Nella nota che ha accompagnato la pronuncia, la Corte costituzionale conclude sottolineando che la legge elettorale è di «immediata applicazione». Ma questo potrebbe non bastare. E del resto lo stesso M5s, con Grillo aveva esordito con «habemus legalicum, non ci sono più scuse» per andare al voto, salvo poi aggiungere che vanno inseriti al Senato i «correttivi» per rendere omogenei _ come esplicitamente chiesto dal Capo dello Stato - i sistemi elettorali di Camera e Senato. È quanto ripetono anche Fi, i centristi di Alfano, Sel e la minoranza del Pd.

Ma questa armonizzazione comporta una scelta politica che non è affatto neutrale. Basti pensare che alla Camera la soglia di sbarramento è del 3% contro l’8% del Senato e che la scelta dei deputati avverrà per una parte rilevante attraverso i capilista bloccati mentre per i senatori valgono le preferenze tenendo da parte poi il fatto che alla Camera è previsto un premio di maggioranza alla lista su base nazionale per chi raggiunge il 40% mentre al Senato il premio è su base regionale e alla coalizione. Non è difficile immaginare che un’eventuale estensione dei capilista bloccati al Senato potrebbe scontrarsi con il muro della minoranza dem e con quanti nei vari partiti (compreso il M5s) temono di non essere rimessi in lista.

Anche la soglia diventa un elemento dirimente, visto che l’8% rappresenta uno scoglio difficilmente superabile dai piccoli partiti. Il Pd prova a sparigliare riproponendo il Mattarellum. «Non serve molto tempo per valutare se c’è una disponibilità politica sul Mattarellum, altrimenti si può votare con i due consultellum che sono leggi elettorali proporzionali omogenee», spiega il capogruppo alla Camera Ettore Rosato. A chi come il pentastellato Di Battista ma anche l’ex premier dem Enrico Letta rivendica la scelta di non aver votato l’Italicum in quanto incostituzionale, Rosato risponde sottolineando che la Corte ha bocciato solo il ballottaggio, previsto solo per la Camera, visto che la legge elettorale dava per superato il bicameralismo.

La linea del partito di Renzi dunque non cambia. Ma un passaggio ulteriore arriverà quando la Consulta depositerà (si dice entro metà febbraio) la motivazione del suo verdetto. In ogni caso «c’è bisogno di leggi elettorali omogenee», conferma il capogruppo al Senato di Fi Paolo Romani che ritrova sulla stessa poziione anche l’ex forzista Raffaele Fitto oggi leader dei Conservatori riformisti. E tra i punti principali da equiparare per Silvio Berlusconi c’è certamente l’estensione dei capilista bloccati anche al Senato.

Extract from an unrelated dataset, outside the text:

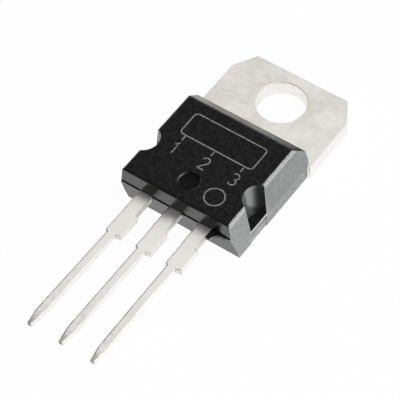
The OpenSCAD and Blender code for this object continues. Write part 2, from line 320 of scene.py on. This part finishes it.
class CaseSurface:
    """Place, facing, noises and regions that the finishes of the epoxy case go by."""

    def __init__(self, wire):
        at = place(wire)
        self.wire = wire
        self.x, self.y, self.z = at.split()
        self.nx, self.ny, self.nz = facing(wire)
        self.grain = at.noise(13, 3, 0.6)
        self.mottle = at.noise(3.2, 4, 0.6)
        self.cloud = at.noise(0.8, 3)
        self.side = abs(self.nx).rise(0.6, 0.95)
        in_notch = distance(abs(self.x), self.y, NOTCH).fall(NOTCH_R - 0.05, NOTCH_R + 0.07)
        self.in_notch = in_notch * self.z.rise(TAB_TOP - 0.1, TAB_TOP)
        # Painted light on the epoxy face beside each cut strip: a pale highlight line along the front
        # of the notch floor, and grey in place of the shade in the pocket below it.
        lip_light = abs(self.x).rise(STRIP_X - 0.02, STRIP_X + 0.02) * self.nz.fall(0.3, 0.6)
        lip_light = lip_light * self.y.between(NOTCH[1] - NOTCH_FLOOR_R, NOTCH[1] + NOTCH_FLOOR_R, 0.02)
        self.lip_light = lip_light * self.z.fall(NOTCH_FLOOR_Z + 0.01, NOTCH_FLOOR_Z + 0.03)

    def eroded_face(self):
        """Near black and blotchy, with painted shade in the recess and a broken painted highlight round
        its edge.
        """
        from_recess = distance(self.x, self.y, RECESS)
        recess_shade = from_recess.fall(RECESS_R - 0.06, RECESS_R - 0.02)
        rim_highlight = from_recess.between(RECESS_R - 0.02, RECESS_R + 0.02, 0.03)
        rim_highlight = rim_highlight * self.z.rise(FACE_Z - 0.05, FACE_Z - 0.02)
        rim_highlight = rim_highlight * abs(self.x - RECESS[0]).rise(0.45, 0.7) * self.grain.rise(0.4, 0.6)
        blotch = self.mottle.rise(0.34, 0.66) * 0.45 + self.grain.rise(0.35, 0.65) * 0.55
        tone = blotch.tint((0.0003, 0.0003, 0.0004), (0.022, 0.022, 0.0223))
        # Painted shade: the recess is darker than the face round it.
        tone = (recess_shade * 0.7).tint(tone, grey(0.002))
        # Painted highlight: broken pale arcs on the left and right of the recess edge.
        tone = (rim_highlight * 0.7).tint(tone, grey(0.2))
        return self.wire.add("BsdfPrincipled", None, {
            "Base Color": tone, "Roughness": 0.62 + self.grain * 0.25, "Specular IOR Level": 0.1,
            "Normal": self.wire.bump(self.grain * 0.02 + self.mottle * 0.01, 0.5)})

    def moulded_wall(self):
        """Smooth: grey-green on the sides, lighter towards the leads, black on the other walls."""
        cloudy = self.cloud.rise(0.3, 0.7) * 0.35 + self.grain.rise(0.3, 0.7) * 0.65
        towards_leads = 1 - self.y.rise(END_Y + 1, NOTCH[1] + 1.5, 0.82, 1)
        at_foot = self.z.fall(TAB_TOP - 0.1, TAB_TOP + 0.1)
        plain_side = self.side * (1 - self.in_notch)
        # Painted light: the inner wall of the notch is lighter grey, except where it faces up or
        # towards the leads.
        painted_notch_light = self.in_notch * self.nz.fall(0.4, 0.7) * (-self.ny).fall(0.35, 0.8)
        # Painted highlight: a pale strip, broken by the grain, on the rounded long edges and the top
        # band of the sides.
        edge = self.nz.between(0.2, 0.9, 0.1) * abs(self.nx).rise(0.25, 0.4)
        edge = edge.most(self.z.rise(FACE_Z - 0.5, FACE_Z - 0.25) * self.side) * (1 - self.in_notch)
        # Painted highlight at the top, and painted fill light below it, beside the cut strips.
        lip_light_tone = self.z.rise(TAB_TOP - 0.03, TAB_TOP).tint(grey(0.25), (0.62, 0.63, 0.62))
        tone = cloudy.tint((0.02, 0.032, 0.028), (0.068, 0.086, 0.08))
        tone = towards_leads.tint(tone, (0.35, 0.36, 0.355))
        tone = (at_foot * 0.6).tint(tone, (0.02, 0.022, 0.021))
        tone = (1 - plain_side).tint(tone, grey(0.005))
        tone = painted_notch_light.tint(tone, (0.115, 0.12, 0.118))
        tone = (edge * self.grain.rise(0.36, 0.54) * 0.8).tint(tone, (0.55, 0.56, 0.55))
        tone = self.lip_light.tint(tone, lip_light_tone)
        return self.wire.add("BsdfPrincipled", None, {
            "Base Color": tone, "Roughness": 0.16 + self.cloud * 0.12, "IOR": 1.9,
            "Coat Weight": self.side * (1 - self.mottle.rise(0.36, 0.64) * 0.5),
            "Coat IOR": 1.7, "Coat Roughness": 0.22,
            "Normal": self.wire.bump(self.grain * 0.006, 0.3)})

    def matte_share(self):
        """How much of the eroded finish shows: all of it on the face, and a part of it on the walls."""
        bevel = self.ny.rise(0.5, 0.68)
        to_leads = (-self.ny).rise(0.3, 0.5)
        ragged = self.z + self.grain * 0.5 + self.mottle * 0.6
        parts = (
            bevel * (0.14 + self.x.rise(-2, 4.8) * 0.5),
            bevel * ragged.rise(FACE_Z + 0.12, FACE_Z + 0.3) * 0.92,
            bevel * (self.x + self.mottle).rise(4, 4.8) * 0.85,
            to_leads * self.nz.rise(0.12, 0.35),
            to_leads * self.z.fall(LEAD_TOP - 0.04, LEAD_TOP) * 0.4,
            to_leads * self.grain.rise(0.4, 0.65) * 0.25,
            to_leads * ragged.rise(FACE_Z + 0.4, FACE_Z + 0.5) * 0.95,
            self.in_notch * self.x.rise(0, 1) * (-self.ny).rise(0.3, 0.8) * 0.95,
        )
        share = self.nz.rise(0.9, 0.97)
        for part in parts:
            share = share.most(part)
        return share * (1 - self.lip_light)


def black_epoxy():
    """Moulding compound: eroded and matte on the marked face, smoother and paler on the walls."""
    material, wire = new_material("moulded_epoxy")
    surface = CaseSurface(wire)
    shader = wire.add("MixShader", None, {
        0: surface.matte_share(), 1: surface.moulded_wall(), 2: surface.eroded_face()})
    wire.add("OutputMaterial", None, {0: shader})
    return material


def etched_mark():
    """Laser etching on the epoxy: pale grey and slightly broken up."""
    material, wire = new_material("etched_mark")
    broken = place(wire).noise(12, 3, 0.6)
    tone = broken.rise(0.38, 0.62).tint(grey(0.13), (0.34, 0.34, 0.335))
    shader = wire.add("BsdfPrincipled", None, {
        "Base Color": tone, "Roughness": 0.8, "Specular IOR Level": 0.2})
    wire.add("OutputMaterial", None, {0: shader})
    return material


def inner_metal(name, dark, light, roughness):
    """Solder, silicon or wire inside the case."""
    material, wire = new_material(name)
    cloud = place(wire).noise(5, 2)
    shader = wire.add("BsdfPrincipled", None, {
        "Base Color": cloud.tint(dark, light), "Metallic": 1, "Roughness": roughness + cloud * 0.1})
    wire.add("OutputMaterial", None, {0: shader})
    return material


def add_object(name, data):
    thing = bpy.data.objects.new(name, data)
    bpy.context.scene.collection.objects.link(thing)
    return thing


def rollover_share(middle, out):
    """Part of the full rounding that an edge gets, from its middle and the way it faces.

    The tool rolls over the left upper edges of the leads most. Edges inside the case stay sharp."""
    if middle.y < END_Y:
        return 1 if out.x < -0.3 and out.z > 0.3 else 0.3
    if middle.y > TAB_END_Y:
        at_hole = math.hypot(middle.x, middle.y) < HOLE_R + 0.3
        return 0.4 if at_hole and out.z > 0 else 0.3
    return 0


def softened(node, flat_finish, edge_finish):
    """Puts a copy with rounded edges in the place of a sharp metal piece."""
    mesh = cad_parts[node].data.copy()
    work = bmesh.new()
    work.from_mesh(mesh)
    bmesh.ops.remove_doubles(work, verts=work.verts, dist=0.001 * MM)
    bmesh.ops.dissolve_limit(work, verts=work.verts, edges=work.edges, angle_limit=math.radians(0.5))
    weight = work.edges.layers.float.new("bevel_weight_edge")
    for edge in work.edges:
        if len(edge.link_faces) == 2 and edge.calc_face_angle_signed(0) > SHARP:
            middle = (edge.verts[0].co + edge.verts[1].co) / (2 * MM)
            out = (edge.link_faces[0].normal + edge.link_faces[1].normal).normalized()
            edge[weight] = rollover_share(middle, out)
    for face in work.faces:
        face.material_index = 0
        face.smooth = True
    work.to_mesh(mesh)
    work.free()
    mesh.materials.clear()
    mesh.materials.append(flat_finish)
    mesh.materials.append(edge_finish)
    draft = add_object(node + "_draft", mesh)
    bevel = draft.modifiers.new("edges", "BEVEL")
    bevel.width = ROLLOVER * MM
    bevel.segments = 3
    bevel.limit_method = "WEIGHT"
    bevel.harden_normals = True
    bevel.use_clamp_overlap = False
    bevel.material = 1
    even = draft.modifiers.new("shading", "WEIGHTED_NORMAL")
    even.keep_sharp = True
    ready = draft.evaluated_get(bpy.context.evaluated_depsgraph_get())
    piece = add_object(node + "_finished", bpy.data.meshes.new_from_object(ready))
    bpy.data.objects.remove(draft)
    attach(piece, "root")
    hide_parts(node)


def arc(centre, radius, start, end, steps=14):
    """Points from one angle to another, in degrees."""
    angles = (math.radians(start + (end - start) * i / steps) for i in range(steps + 1))
    return [Vector(centre) + radius * Vector((math.cos(angle), math.sin(angle))) for angle in angles]


def stroke(work, line, closed=False):
    """Adds one etched stroke: a thin strip along the line, let into the face of the case."""
    count = len(line)
    sides = []
    for i, point in enumerate(line):
        before = line[i - 1] if closed or i else point
        after = line[(i + 1) % count] if closed or i < count - 1 else point
        back = (point - before).normalized() if point != before else (after - point).normalized()
        ahead = (after - point).normalized() if after != point else back
        run = (back + ahead).normalized()
        across = Vector((-run.y, run.x)) * (STROKE / 2 / max(run.dot(ahead), 0.5))
        ring = [(point + across, MARK_PROUD), (point - across, MARK_PROUD),
                (point - across, -MARK_DEPTH), (point + across, -MARK_DEPTH)]
        sides.append([work.verts.new((p.x * MM, p.y * MM, (FACE_Z + z) * MM)) for p, z in ring])
    pairs = zip(sides, sides[1:] + sides[:1]) if closed else zip(sides, sides[1:])
    for here, there in pairs:
        for i in range(4):
            j = (i + 1) % 4
            work.faces.new((here[i], here[j], there[j], there[i]))
    if not closed:
        work.faces.new(sides[0][::-1])
        work.faces.new(sides[-1])


def rounded_box(half_width, low, high, corner):
    """Outline of a box with round corners."""
    inner = half_width - corner
    top = high - corner
    bottom = low + corner
    outline = []
    for i, centre in enumerate(((inner, top), (-inner, top), (-inner, bottom), (inner, bottom))):
        outline += arc(centre, corner, 90 * i, 90 * i + 90, 4)
    return outline


def digit(number, x, y, height):
    """Lines of a plain 1, 2 or 3."""
    half = height / 2
    bow = height * 0.26
    if number == 1:
        stem = x + bow * 0.1
        flag = Vector((x - bow * 0.7, y + half * 0.55))
        return [[flag, Vector((stem, y + half)), Vector((stem, y - half))]]
    if number == 2:
        top = arc((x, y + half - bow), bow, 165, -35)
        return [top + [Vector((x - bow, y - half)), Vector((x + bow, y - half))]]
    upper = bow * 0.95
    return [arc((x, y + half - upper), upper, 150, -80), arc((x, y - half + bow), bow, 90, -150)]


def pin_marks(material):
    """A plain terminal diagram: a box with three lines to the pin numbers, and a ring."""
    work = bmesh.new()
    stroke(work, rounded_box(BOX_HALF_WIDTH, BOX_LOW_Y, BOX_HIGH_Y, BOX_CORNER), closed=True)
    for number in (1, 2, 3):
        x = (number - 2) * PITCH
        stroke(work, [Vector((x, BOX_LOW_Y - STROKE)), Vector((x, PIN_LINE_END_Y))])
        for line in digit(number, x, NUMBER_Y, NUMBER_HEIGHT):
            stroke(work, line)
    stroke(work, arc(RING, RING_R, 0, 360 - 360 / RING_POINTS, RING_POINTS - 1), closed=True)
    bmesh.ops.recalc_face_normals(work, faces=work.faces)
    mesh = bpy.data.meshes.new("pin_marks")
    work.to_mesh(mesh)
    work.free()
    mesh.materials.append(material)
    marks = add_object("pin_marks", mesh)
    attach(marks, "root")


def dress_part():
    tinned = tinned_metal()
    sheared = sheared_metal()
    for node in ("heatsink_with_ground_lead", "input_lead", "output_lead"):
        softened(node, tinned, sheared)
    finishes = {
        "epoxy_case": black_epoxy(),
        "die_solder": inner_metal("soft_solder", (0.42, 0.42, 0.43), (0.56, 0.56, 0.57), 0.45),
        "silicon_die": inner_metal("silicon", (0.1, 0.11, 0.15), (0.15, 0.16, 0.2), 0.15),
    }
    wire_finish = inner_metal("aluminium_wire", (0.74, 0.74, 0.76), (0.84, 0.84, 0.86), 0.3)
    for node in ("input_bond_wire", "output_bond_wire", "ground_bond_wire"):
        finishes[node] = wire_finish
    for node, material in finishes.items():
        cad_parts[node].material_slots[0].material = material
    pin_marks(etched_mark())


def white_to_lens(wire, share):
    """A share for rays from the lens, a glossy surface or a clear one, and 0 for the others."""
    node = wire.add("LightPath").socket.node
    seen, mirrored, through = (
        Wire(wire.tree, node.outputs[name])
        for name in ("Is Camera Ray", "Is Glossy Ray", "Is Transmission Ray"))
    return seen.most(mirrored).most(through) * share


def table_top():
    """Pale floor: it shows white to the lens and in reflections, with a soft shadow."""
    material, wire = new_material("table_top")
    soft = wire.add("BsdfDiffuse", None, {"Color": colour(grey(0.95))})
    white = wire.add("Emission", None, {"Color": colour(grey(1)), "Strength": 1})
    shader = wire.add("MixShader", None, {0: white_to_lens(wire, FLOOR_WHITE), 1: soft, 2: white})
    wire.add("OutputMaterial", None, {0: shader})
    mesh = bpy.data.meshes.new("table_top")
    signs = ((-1, -1), (1, -1), (1, 1), (-1, 1))
    corners = [(x * FLOOR_REACH, y * FLOOR_REACH, FLOOR_Z * MM) for x, y in signs]
    mesh.from_pydata(corners, [], [(0, 1, 2, 3)])
    mesh.materials.append(material)
    floor = add_object("table_top", mesh)


def studio():
    """A pale room with a dark place in front and above, another low on the left, and one lamp."""
    world = bpy.data.worlds.new("studio")
    bpy.context.scene.world = world
    world.use_nodes = True
    world.node_tree.nodes.clear()
    wire = Wire(world.node_tree)
    x, y, z = wire.add("TexCoord", output="Generated").split()
    light = 1
    for direction, start, full, depth in DARK_PLACES:
        way = Vector(direction).normalized()
        toward = x * way.x + y * way.y + z * way.z
        dark = toward.rise(math.cos(math.radians(start)), math.cos(math.radians(full)), 0, depth)
        light = light * (1 - dark)
    seen = wire.add("LightPath", output="Is Camera Ray")
    background = wire.add("Background", None, {"Color": colour(grey(1)), "Strength": light.most(seen)})
    wire.add("OutputWorld", None, {0: background})
    lamp_data = bpy.data.lights.new("softbox", "AREA")
    lamp_data.size = LAMP_SIZE
    lamp_data.energy = LAMP_POWER
    lamp = add_object("softbox", lamp_data)
    lamp.location = LAMP_PLACE
    lamp.rotation_euler = (LAMP_AIM - LAMP_PLACE).to_track_quat("-Z", "Y").to_euler()


def lens():
    data = bpy.data.cameras.new("lens")
    data.lens = CAMERA_LENS
    data.sensor_width = SENSOR
    data.clip_start = CLIP_START * MM
    camera = add_object("lens", data)
    back = CAMERA_RIGHT.cross(CAMERA_UP)
    turn = Matrix((CAMERA_RIGHT, CAMERA_UP, back)).transposed()
    camera.matrix_world = Matrix.Translation(CAMERA_PLACE) @ turn.to_4x4()
    bpy.context.scene.camera = camera


lens()
dress_part()
table_top()
studio()
bpy.context.scene.view_settings.view_transform = "Standard"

Ma intervenire sulle regole di Palazzo Madama imporrebbe anche una rivisitazione dei collegi attuali e servirebbe quindi il tempo per ridisegnarli. E più in generale nessun correttivo appare di così rapida attuazione. Almeno non così rapida da garantire il ritorno al voto in primavera o al massimo a giugno dopo il G7 come vorrebbe Renzi che però dalla sua ha una carta importante da giocare: la scelta finale sui capilista sarà la sua e dunque chi ora si mette di traverso rischia di non essere ricandidato.